How did you become a human right activist?
I used to work as a medical doctor for twenty years. Early in my career, I went to the apartment of a cancer patient in a building that was so old and ruined that there were no stairs to the second floor. I had to take a ladder and climb into his window. He was lying naked on the bed and screaming of pain, alone, with no family around him. He said to me: “I don't care about food, clothes or cold, all I want is this pain to go away.” The nurse could only visit him twice a day to give him an injection, as required by law. So he would spend eighteen hours of the day crying of unbearable pain. I went to the chief doctor and asked to visit this man regularly to make a third injection so this man could suffer a bit less. Later during my medical practice, I was regularly witnessing cancer patients committing suicide by jumping out the windows at the hospital.
In 2010, an expert from Human Right Watch visited Ukraine and explained why giving only three injections of morphine a day—a limit set by Ukrainian medical protocol—was equivalent to torture. At that moment I decided that I would do whatever I could to make help those who suffer. This inspired me to get a law degree and begin working as a lawyer specializing in public health issues, and those related to pain relief for patients with life-limiting illnesses.
What does your organization do to protect people’s health rights?
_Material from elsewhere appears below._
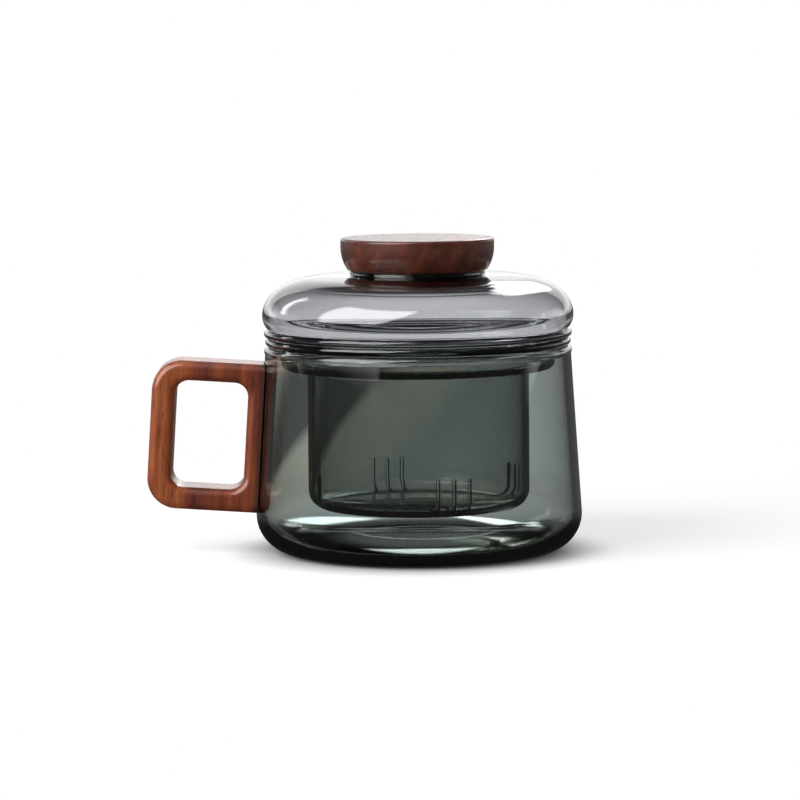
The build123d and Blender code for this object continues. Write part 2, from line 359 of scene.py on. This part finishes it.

For the last three years, we have focused on ensuring access to opioid pain management in Ukraine and the protection of palliative care patients’ rights. We collect stories of violations of health rights from patients (which can be submitted as complaints) and we report them to the UN Special Rapporteur on the Right of Everyone to the Enjoyment of the Highest Attainable Standard of Physical and Mental Health. The rapporteur’s mandate includes public hearings, meetings with Ministry of Health officials, and other high-profile events, where we can raise these issues.
Do you use these stories in your media advocacy?
Yes, many of these patient stories have been published in a book called We Want to Live Without Pain and Suffering as part of a project focused on documenting the stories of cancer patients. The book has been read by journalists, medical practitioners, and policymakers and has had substantial media coverage.
You participated in a storytelling workshop led by the group Narativ. How has this shaped your advocacy?
Strong personal stories unite people of different backgrounds and inspire us to help those in need. After the workshop, I decided to use my story and the stories of other activists to push for change.
Since last year I have worked within the Office of the Ukrainian Parliament Commissioner for Human Rights where I represent the medical and health rights expert community.
We are in the process of organizing a meeting with the commissioner about access to opioid substitution therapy in Ukraine and I have invited a patient who also attended the Narativ workshop to come to this meeting. We want her to talk about her own lack of access treatment. We believe her story will help the commissioner understand and care about patients like her.
What other successful cases have you had?
Recently, we had a victory in the small town of Bucha. For years, doctors would not prescribe morphine for cancer patients, leaving them to die in pain, because they didn’t want to get involved in the complicated bureaucratic procedures around opioids. We appealed to the Parliament Commissioner for Human Rights, and she started her own investigation. Later, she asked the Ministry of Health to initiate a pain management program in the district hospital and to provide the state hospital with a license for opioid drugs. Now, adequate pain treatment is available in Bucha.
Tell us about the Health Rights Report, which your institute has been presenting annually since 2007.
The Health Rights Report includes information about the state of health rights in Ukraine—including cases of health rights violations of marginalized people like injection drug users, prison inmates, people with physical and mental disabilities, and the LGBTQI community.
We presented the most recent report in April of this year in the Office of the Ukrainian Parliament Commissioner for Human Rights, where public health experts and patients directly spoke to media.
We invited relatives of patients whose rights had been violated to tell their stories. For example, Andriy talked about his father, who had died of cancer and had been denied pain relief at home. Andriy filed a lawsuit and this case led to the creation of a mobile team at the state regional hospital to provide care and pain relief to cancer patients at their homes. During his presentation, Andriy said that due to our team’s work, his father had been able to receive four injections of morphine a day—allowing him to die in peace, together with his family.
What is next for the Institute of Legal Research and Strategy?
We plan to expand our use of personal stories and produce stories of cancer patients in audio and video formats. These stories will be used in our advocacy work with doctors and health ministry officials to get them to directly listen to the voices of those in need.